RACISMO ESTRUTURAL
Benedito cresceu em São Luís, no bairro do Anjo da Guarda, onde a realidade era marcada por desafios e limitações. Filho de uma empregada doméstica e de um borracheiro, desde cedo aprendeu o valor do trabalho duro e da resiliência. Apesar das dificuldades financeiras, seus pais sempre o incentivaram a estudar, a acreditar que a educação poderia ser a chave para um futuro diferente. Com muito esforço, Benedito conseguiu uma bolsa e se formou em Direito, tornando-se promotor de justiça.
Ao subir na vida, Benedito se deparou com uma nova realidade que, paradoxalmente, não se diferenciava tanto da antiga. Embora tivesse conquistado um cargo respeitável na sociedade, a cor de sua pele ainda o colocava em situações de discriminação. Ele não gostava de ostentar e preferia se vestir de maneira simples, mas isso não impediu que a sociedade o visse através de lentes distorcidas.
Certa manhã, enquanto caminhava pela praça Deodoro, um grupo de jovens brancos começou a gritar: "negro urubu, negro urubu". Aquelas palavras ecoaram em sua mente, trazendo à tona memórias de uma infância marcada pelo preconceito. Em outra ocasião, ao chegar em um hotel à beira-mar em Natal, um taxista quase o espancou, convencido de que Benedito era um cheirador de cola. O olhar de desprezo e a agressividade do homem eram um lembrete cruel de que, para algumas pessoas, a aparência falava mais alto que o caráter.

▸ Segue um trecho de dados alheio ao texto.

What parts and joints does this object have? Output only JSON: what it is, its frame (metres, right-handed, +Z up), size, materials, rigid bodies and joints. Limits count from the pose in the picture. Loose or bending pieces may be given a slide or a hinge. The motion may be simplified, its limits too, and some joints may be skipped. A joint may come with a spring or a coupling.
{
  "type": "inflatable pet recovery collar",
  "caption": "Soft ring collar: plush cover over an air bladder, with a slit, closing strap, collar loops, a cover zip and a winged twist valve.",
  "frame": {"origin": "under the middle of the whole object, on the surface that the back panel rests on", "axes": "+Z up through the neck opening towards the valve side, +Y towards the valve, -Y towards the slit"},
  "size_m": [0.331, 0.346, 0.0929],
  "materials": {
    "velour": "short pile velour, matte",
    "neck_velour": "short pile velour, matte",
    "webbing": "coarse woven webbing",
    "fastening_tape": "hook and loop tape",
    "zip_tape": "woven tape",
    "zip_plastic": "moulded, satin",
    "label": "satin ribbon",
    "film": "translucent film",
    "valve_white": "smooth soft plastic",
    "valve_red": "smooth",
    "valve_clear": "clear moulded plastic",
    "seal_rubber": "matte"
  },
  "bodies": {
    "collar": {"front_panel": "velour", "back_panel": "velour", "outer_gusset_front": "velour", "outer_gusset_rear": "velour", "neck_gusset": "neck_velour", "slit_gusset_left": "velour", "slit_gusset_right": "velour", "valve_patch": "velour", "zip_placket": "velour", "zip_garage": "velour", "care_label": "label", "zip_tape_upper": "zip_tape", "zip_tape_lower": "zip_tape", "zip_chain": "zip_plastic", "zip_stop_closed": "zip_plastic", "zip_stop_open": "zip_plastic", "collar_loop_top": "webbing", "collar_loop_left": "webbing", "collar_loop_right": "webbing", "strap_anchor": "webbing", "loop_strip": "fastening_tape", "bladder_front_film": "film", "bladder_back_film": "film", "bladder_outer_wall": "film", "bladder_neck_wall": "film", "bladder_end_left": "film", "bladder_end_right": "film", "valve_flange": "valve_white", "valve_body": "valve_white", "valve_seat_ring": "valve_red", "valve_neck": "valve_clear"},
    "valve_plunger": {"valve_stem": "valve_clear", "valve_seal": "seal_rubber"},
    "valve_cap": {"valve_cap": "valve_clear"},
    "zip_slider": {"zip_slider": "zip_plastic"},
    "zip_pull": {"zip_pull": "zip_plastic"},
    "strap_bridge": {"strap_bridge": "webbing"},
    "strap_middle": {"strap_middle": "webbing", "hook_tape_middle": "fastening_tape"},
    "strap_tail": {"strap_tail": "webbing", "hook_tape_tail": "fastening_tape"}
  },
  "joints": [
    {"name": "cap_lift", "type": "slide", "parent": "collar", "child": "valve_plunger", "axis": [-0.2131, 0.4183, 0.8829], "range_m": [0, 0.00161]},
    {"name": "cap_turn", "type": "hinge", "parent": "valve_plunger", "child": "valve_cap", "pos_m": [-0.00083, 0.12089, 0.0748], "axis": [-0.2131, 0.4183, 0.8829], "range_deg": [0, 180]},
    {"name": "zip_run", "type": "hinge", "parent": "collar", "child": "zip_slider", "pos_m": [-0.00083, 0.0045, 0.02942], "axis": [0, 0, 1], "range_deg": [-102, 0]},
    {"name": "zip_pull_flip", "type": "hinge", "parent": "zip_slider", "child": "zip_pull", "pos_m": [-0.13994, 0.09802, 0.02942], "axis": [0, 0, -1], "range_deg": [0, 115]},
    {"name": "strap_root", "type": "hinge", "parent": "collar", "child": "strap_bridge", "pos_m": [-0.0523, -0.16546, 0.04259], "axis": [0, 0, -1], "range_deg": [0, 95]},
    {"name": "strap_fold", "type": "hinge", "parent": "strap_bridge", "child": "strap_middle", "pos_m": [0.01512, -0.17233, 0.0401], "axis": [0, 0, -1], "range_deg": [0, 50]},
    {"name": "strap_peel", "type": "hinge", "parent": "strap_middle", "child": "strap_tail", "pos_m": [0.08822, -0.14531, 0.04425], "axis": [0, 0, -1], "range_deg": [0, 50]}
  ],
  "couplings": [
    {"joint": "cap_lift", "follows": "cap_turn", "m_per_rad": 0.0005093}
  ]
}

Em uma viagem, ao descer de um ônibus após um translado de avião, o motorista olhou para ele e disparou: "Vai logo carregando essas malas!" A insinuação de que ele era um carregador não o surpreendeu, mas a dor da desumanização o atingiu como um soco no estômago. Até mesmo em um hospital, onde deveria ser tratado com dignidade, Benedito foi confundido. Um enfermeiro, ao ver um casal — um homem branco e uma mulher negra — assumiu que ele era o marido da mulher, tirando seu sangue sem questionar.
Essas experiências poderiam ter sido motivações para ações legais, mas Benedito optou por não processar ninguém. Ele via as reações das pessoas quando descobriam sua verdadeira identidade, notando o pânico em seus rostos, a culpa se espalhando em seus olhares. Para ele, isso era um aprendizado, uma oportunidade de reflexão. Ele entendia que o preconceito não era uma escolha consciente, mas um produto de uma sociedade que moldava mentes desde a infância — a educação parental, a influência dos professores, a comunidade e a mídia.
As pessoas que o discriminavam eram, muitas vezes, do mesmo grupo social do qual ele originou. Ele não havia enfrentado o preconceito da elite, e os ataques que sofria vinham de pessoas que, como ele, lutavam para sobreviver em um mundo desigual. Essa compreensão o impediu de buscar vingança. Em vez disso, Benedito escolheu a empatia. Ele acreditava que cada ato de discriminação era um reflexo de uma falha maior na sociedade, e não uma questão pessoal.
Assim, ele caminhava, não como um homem amargurado, mas como um catalisador de mudanças. Benedito se tornou um defensor dos direitos humanos, utilizando sua posição para educar e transformar mentalidades. Ele entendia que a verdadeira justiça não se encontrava apenas nas salas de tribunal, mas nas conversas que poderiam surgir a partir de cada encontro, cada olhar e cada palavra proferida. E, assim, a vida de Benedito se tornava um testemunho de resistência e esperança, um convite para que outros também olhassem além das aparências.